HNK- For a little bit of money, there's some great subscription-based (pay a little monthly) online schools. Gnomon Workshop and New Master's have a lot of great videos on figure and head construction.
One thing I do is use sites for warm-up like 'Humans of New York' or 'Sartorialist' to draw people quickly focusing on faces ranging in age and races.
There's also Pixellovely
which you can set a timer on figures, hands, animals or faces for practice of any method you are interested in trying out. I try to do about 10-20 2min figures or heads every day for warm-up.
Hope that helps some! We're all in this together :)

Kevin Mayes said...

HNK~ You may want to check out Vitruvian Studio for pencil drawing portraits, figures and hands.
They also have a Youtube channel that you might find interesting as well. David Jamieson is the founder and is very good at explaining what he is teaching. Hope this helps!

Karl Kanner said...

Hi there James! Long-time admirer of your work here. I noticed some of the examples you used in this post were done in watercolor. Watercolor is, however, prohibited in this contest? I just want to make sure.

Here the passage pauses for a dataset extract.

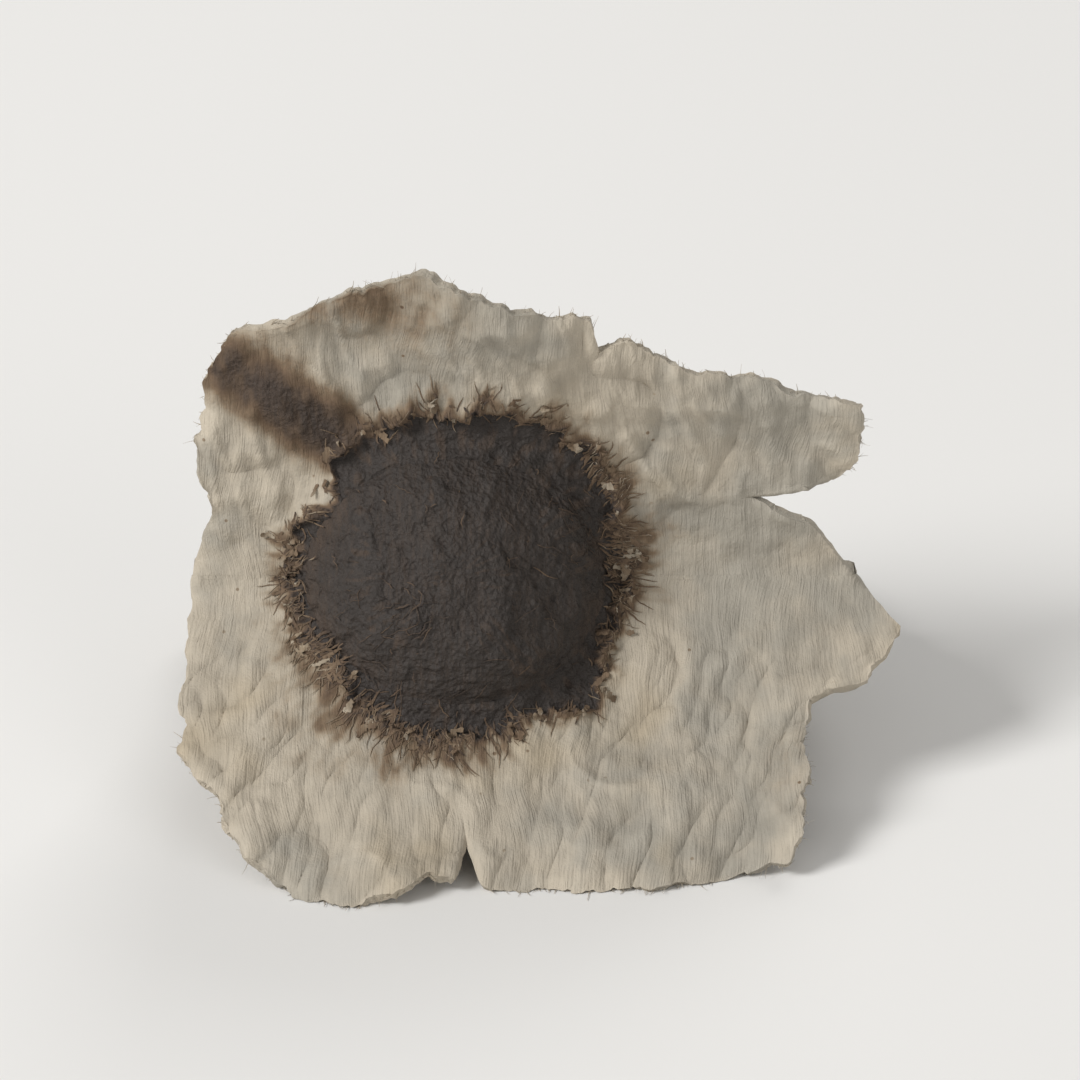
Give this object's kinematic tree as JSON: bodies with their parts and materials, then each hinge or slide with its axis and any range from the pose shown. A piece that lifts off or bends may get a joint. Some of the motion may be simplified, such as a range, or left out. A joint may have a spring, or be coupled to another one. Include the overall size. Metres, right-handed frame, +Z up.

Thanks and please keep these contests coming; they're great and I love painting with a "purpose". Also, please consider allowing oils at some point :)


James Gurney said...

Thanks, everybody, for sharing all those great resources. You're helping HNK, but you're helping the rest of us, too.

Karl, yes, watercolor is OK, and so is acrylic. Any water media is good-- just ruling out pure drawing and oil.